Em 1999, o missionário australiano Graham Staines e seus dois filhos foram queimados vivos em Manoharpur, Odisha. Mais tarde, em 2008, Khandamal, outro distrito do mesmo estado, testemunhou uma severa perseguição contra os cristãos, que ceifou milhares de vidas. Hoje, no entanto, a igreja em Odisha cresce a passos largos.
A igreja perseguida cresce dia a dia e os fatos recentes tornam-se testemunhos de coragem e engajamento divinos.

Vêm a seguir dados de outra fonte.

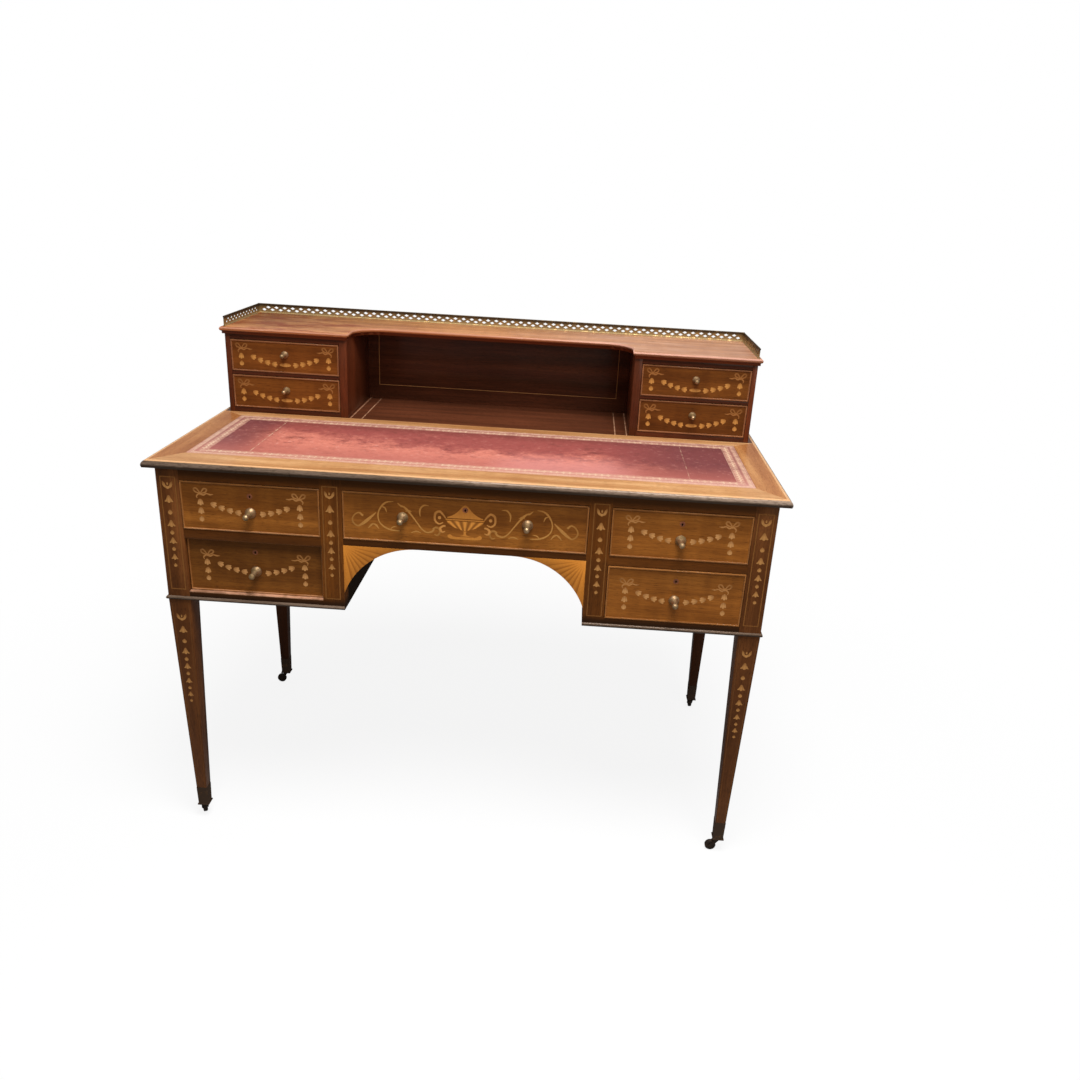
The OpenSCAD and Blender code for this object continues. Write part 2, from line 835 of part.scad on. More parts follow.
// What a lock takes out of a drawer front: its pocket, the keyhole and the seat of the plate
module lock_cut(x, y, t, top, key_z) {
    block([x - lock_w / 2, y + lock_skin, top - lock_h],
        [x + lock_w / 2, y + t + over, top + over]);
    translate([x, 0, key_z])
        along_y(y - over, y + lock_skin + over)
            keyhole_outline();
    translate([x, y - over, key_z])
        rotate([-90, 0, 0])
            cylinder(r = plate_r, h = plate_t + over);
}

// The sides, back and bottom of a drawer
module drawer_box(o, y, t, l, side) {
    in_y = y + t;
    out_y = y + l;
    floor_z = o[2] + bottom_rise;
    rim_z = o[3] - side_drop;
    color(drawer_lining) {
        for (x = [o[0], o[1] - side])
            block([x, in_y, o[2]], [x + side, out_y, rim_z]);
        block([o[0] + side, out_y - side, floor_z + drawer_bottom_t], [o[1] - side, out_y, rim_z]);
        block([o[0] + side, in_y, floor_z], [o[1] - side, out_y, floor_z + drawer_bottom_t]);
    }
}

// A ball knob with its rose, neck, shank and nut; y is the face that it stands on
module knob(x, y, z, ball, reach, rose, t) {
    centre = reach - ball;
    color(brass)
        translate([x, y, z])
            rotate([90, 0, 0]) {
                rotate_extrude()
                    intersection() {
                        union() {
                            square([rose, rose_t]);
                            square([neck_r, centre]);
                            translate([0, -t - nut_t - tail_l])
                                square([shank_r, t + nut_t + tail_l + over]);
                            translate([0, centre])
                                circle(ball);
                        }
                        translate([0, -t - nut_t - tail_l])
                            square([rose + ball, t + nut_t + tail_l + reach]);
                    }
                translate([0, 0, -t - nut_t])
                    difference() {
                        cylinder(d = nut_w, h = nut_t, $fn = 6);
                        translate([0, 0, -over])
                            cylinder(r = shank_r, h = nut_t + 2 * over);
                    }
            }
}

// The lock case and its keyhole plate
module lock(x, y, top, key_z) {
    bolt_y = y + lock_skin + (lock_t - bolt_t) / 2;
    color(steel)
        difference() {
            block([x - lock_w / 2, y + lock_skin, top - lock_h],
                [x + lock_w / 2, y + lock_skin + lock_t, top]);
            block([x - bolt_w / 2 - bolt_gap, bolt_y - bolt_gap, top - bolt_h - 2 * bolt_gap],
                [x + bolt_w / 2 + bolt_gap, bolt_y + bolt_t + bolt_gap, top + over]);
        }
    color(brass)
        translate([x, 0, key_z])
            along_y(y, y + plate_t)
                difference() {
                    circle(plate_r);
                    keyhole_outline();
                }
}

// The bolt inside a lock, drawn back
module lock_bolt(x, y, top) {
    bolt_y = y + lock_skin + (lock_t - bolt_t) / 2;
    color(brass)
        block([x - bolt_w / 2, bolt_y, top - bolt_h - bolt_gap],
            [x + bolt_w / 2, bolt_y + bolt_t, top - bolt_gap]);
}

// Openings of the nine drawers
upper_left = opening(-leg_in_x, -stile_x, upper_z, upper_top_z);
lower_left = opening(-leg_in_x, -stile_x, lower_z, lower_top_z);
centre = opening(-knee_x, knee_x, upper_z, upper_top_z);
upper_right = opening(stile_x, leg_in_x, upper_z, upper_top_z);
lower_right = opening(stile_x, leg_in_x, lower_z, lower_top_z);
small_upper_left = opening(-raised_in_x, -partition_out_x, small_upper_z, small_upper_top_z);
small_lower_left = opening(-raised_in_x, -partition_out_x, small_lower_z, small_lower_top_z);
small_upper_right = opening(partition_out_x, raised_in_x, small_upper_z, small_upper_top_z);
small_lower_right = opening(partition_out_x, raised_in_x, small_lower_z, small_lower_top_z);

// Middles across and up of an opening
function mid_x(o) = (o[0] + o[1]) / 2;
function mid_z(o) = (o[2] + o[3]) / 2;

upper_key_z = upper_top_z - key_drop;
lower_key_z = lower_top_z - key_drop;
set_back_y = face_y + set_back;
centre_knobs = [for (side = [-1, 1]) [side * centre_knob_x, mid_z(centre) + centre_knob_rise]];

module desk_front(o, y, key_z) {
    drawer_front(o, y, front_t, [[mid_x(o), mid_z(o) - bank_knob_drop]], key_z);
}

module desk_box(o, y) {
    drawer_box(o, y, front_t, drawer_l, drawer_side_t);
}

module desk_fittings(o, y, key_z) {
    knob(mid_x(o), y, mid_z(o) - bank_knob_drop, knob_r, knob_reach, rose_r, front_t);
    lock(mid_x(o), y, o[3], key_z);
}

module small_front(o) {
    drawer_front(o, raised_y, small_front_t, [[mid_x(o), mid_z(o) + small_knob_rise]], 0);
}

module small_box(o) {
    drawer_box(o, raised_y, small_front_t, small_drawer_l, small_side_t);
}

module small_knob(o) {
    knob(mid_x(o), raised_y, mid_z(o) + small_knob_rise, small_knob_r, small_knob_reach, small_rose_r,
        small_front_t);
}

module centre_front() {
    drawer_front(centre, face_y, front_t, centre_knobs, upper_key_z);
}

module centre_fittings() {
    for (k = centre_knobs)
        knob(k[0], face_y, k[1], knob_r, knob_reach, rose_r, front_t);
    lock(0, face_y, centre[3], upper_key_z);
}

desk_top();
top_edge_moulding();
crossbanding();
writing_leather();
leg(-leg_x, front_leg_y);  // front_left_leg
leg(leg_x, front_leg_y);  // front_right_leg
leg(-leg_x, back_leg_y);  // back_left_leg
leg(leg_x, back_leg_y);  // back_right_leg
bank_sides();
back_panels();
front_frame();
arch_corners();
drawer_runners();
foot_bead();
shelf();
raised_uprights();
raised_back();
raised_boards();
gallery();
castor_cups();
castor(-leg_x, front_leg_y, trail_turns[0]);  // front_left_castor
castor(leg_x, front_leg_y, trail_turns[1]);  // front_right_castor
castor(-leg_x, back_leg_y, trail_turns[2]);  // back_left_castor
castor(leg_x, back_leg_y, trail_turns[3]);  // back_right_castor
wheel(-leg_x, front_leg_y, trail_turns[0]);  // front_left_wheel
wheel(leg_x, front_leg_y, trail_turns[1]);  // front_right_wheel
wheel(-leg_x, back_leg_y, trail_turns[2]);  // back_left_wheel
wheel(leg_x, back_leg_y, trail_turns[3]);  // back_right_wheel
desk_front(upper_left, face_y, upper_key_z);  // upper_left_front
desk_box(upper_left, face_y);  // upper_left_box
desk_fittings(upper_left, face_y, upper_key_z);  // upper_left_fittings
lock_bolt(mid_x(upper_left), face_y, upper_left[3]);  // upper_left_bolt
desk_front(lower_left, set_back_y, lower_key_z);  // lower_left_front
desk_box(lower_left, set_back_y);  // lower_left_box
desk_fittings(lower_left, set_back_y, lower_key_z);  // lower_left_fittings
lock_bolt(mid_x(lower_left), set_back_y, lower_left[3]);  // lower_left_bolt
centre_front();
desk_box(centre, face_y);  // centre_box
centre_fittings();
lock_bolt(0, face_y, centre[3]);  // centre_bolt
desk_front(upper_right, face_y, upper_key_z);  // upper_right_front
desk_box(upper_right, face_y);  // upper_right_box
desk_fittings(upper_right, face_y, upper_key_z);  // upper_right_fittings
lock_bolt(mid_x(upper_right), face_y, upper_right[3]);  // upper_right_bolt
desk_front(lower_right, face_y, lower_key_z);  // lower_right_front
desk_box(lower_right, face_y);  // lower_right_box
desk_fittings(lower_right, face_y, lower_key_z);  // lower_right_fittings
lock_bolt(mid_x(lower_right), face_y, lower_right[3]);  // lower_right_bolt
small_front(small_upper_left);  // small_upper_left_front
small_box(small_upper_left);  // small_upper_left_box
small_knob(small_upper_left);  // small_upper_left_knob
small_front(small_lower_left);  // small_lower_left_front
small_box(small_lower_left);  // small_lower_left_box
small_knob(small_lower_left);  // small_lower_left_knob
small_front(small_upper_right);  // small_upper_right_front
small_box(small_upper_right);  // small_upper_right_box
small_knob(small_upper_right);  // small_upper_right_knob
small_front(small_lower_right);  // small_lower_right_front
small_box(small_lower_right);  // small_lower_right_box
small_knob(small_lower_right);  // small_lower_right_knob
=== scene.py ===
import math
import bpy
from mathutils import Matrix, Vector


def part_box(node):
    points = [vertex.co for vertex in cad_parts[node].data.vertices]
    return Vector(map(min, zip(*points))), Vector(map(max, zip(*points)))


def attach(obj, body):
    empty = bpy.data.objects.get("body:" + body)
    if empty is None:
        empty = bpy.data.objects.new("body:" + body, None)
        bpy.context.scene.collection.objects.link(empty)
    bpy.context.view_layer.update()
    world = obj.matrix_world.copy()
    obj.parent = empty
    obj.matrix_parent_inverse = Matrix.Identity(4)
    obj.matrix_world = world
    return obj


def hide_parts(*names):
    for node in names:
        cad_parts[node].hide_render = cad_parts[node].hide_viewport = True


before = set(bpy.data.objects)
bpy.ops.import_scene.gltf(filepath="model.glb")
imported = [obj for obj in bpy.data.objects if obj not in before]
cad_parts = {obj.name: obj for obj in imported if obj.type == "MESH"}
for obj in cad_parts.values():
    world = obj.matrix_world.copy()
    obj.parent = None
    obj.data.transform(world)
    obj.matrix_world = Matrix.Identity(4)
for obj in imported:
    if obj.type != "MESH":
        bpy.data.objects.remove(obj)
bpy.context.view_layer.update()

# The camera stands a little right of the middle, about a metre and a half in front of the drawers
# at a standing person's eye level. It looks down on the writing surface and leans slightly.
face_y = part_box("front_frame")[0].y
camera_place = Vector((0.18402, face_y - 1.52637, 1.24556))
camera_yaw = math.radians(-0.93)
camera_pitch = math.radians(-21.82)
camera_roll = math.radians(3.34)
ahead = Vector((math.sin(camera_yaw) * math.cos(camera_pitch),
                math.cos(camera_yaw) * math.cos(camera_pitch), math.sin(camera_pitch)))
level = Vector((math.cos(camera_yaw), -math.sin(camera_yaw), 0.0))
upright = level.cross(ahead)
right = math.cos(camera_roll) * level + math.sin(camera_roll) * upright
upward = math.cos(camera_roll) * upright - math.sin(camera_roll) * level
camera = bpy.data.objects.new("camera", bpy.data.cameras.new("camera"))
camera.data.sensor_width = 36.0
camera.data.lens = 30.948
camera.data.shift_x = -0.01305
camera.data.shift_y = 0.01173
camera_turn = Matrix((right, upward, -ahead)).transposed().to_4x4()
camera.matrix_world = Matrix.Translation(camera_place) @ camera_turn
bpy.context.scene.collection.objects.link(camera)
bpy.context.scene.camera = camera
bpy.context.scene.view_settings.view_transform = "Standard"

# A plain white studio floor that runs into a white background. It keeps a soft shadow under the
# desk and fades to the background's white further away.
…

O sangue dos mártires tornou-se a semente da igreja na Índia, e o testemunho dos cristãos contribui para que “todo joelho se dobre e toda língua confesse que Jesus é o Senhor”.
“A perseguição nos ensina três coisas”, disse um líder Kuki de Manipur, “nos dá a oportunidade de participar do sofrimento de nosso bendito Senhor; requer a purificação de nossas vidas; e é também uma oportunidade de propagar o evangelho de Cristo com perdão, amor e compaixão”.
Enquanto no céu ecoa o louvor ao Rei dos reis, o Senhor se inclina para ouvir o clamor dos crentes perseguidos na Índia. A esperança solene é que o Senhor traga livramento. Mas mesmo que não o faça, seu Reino continuará avançando até que Ele venha.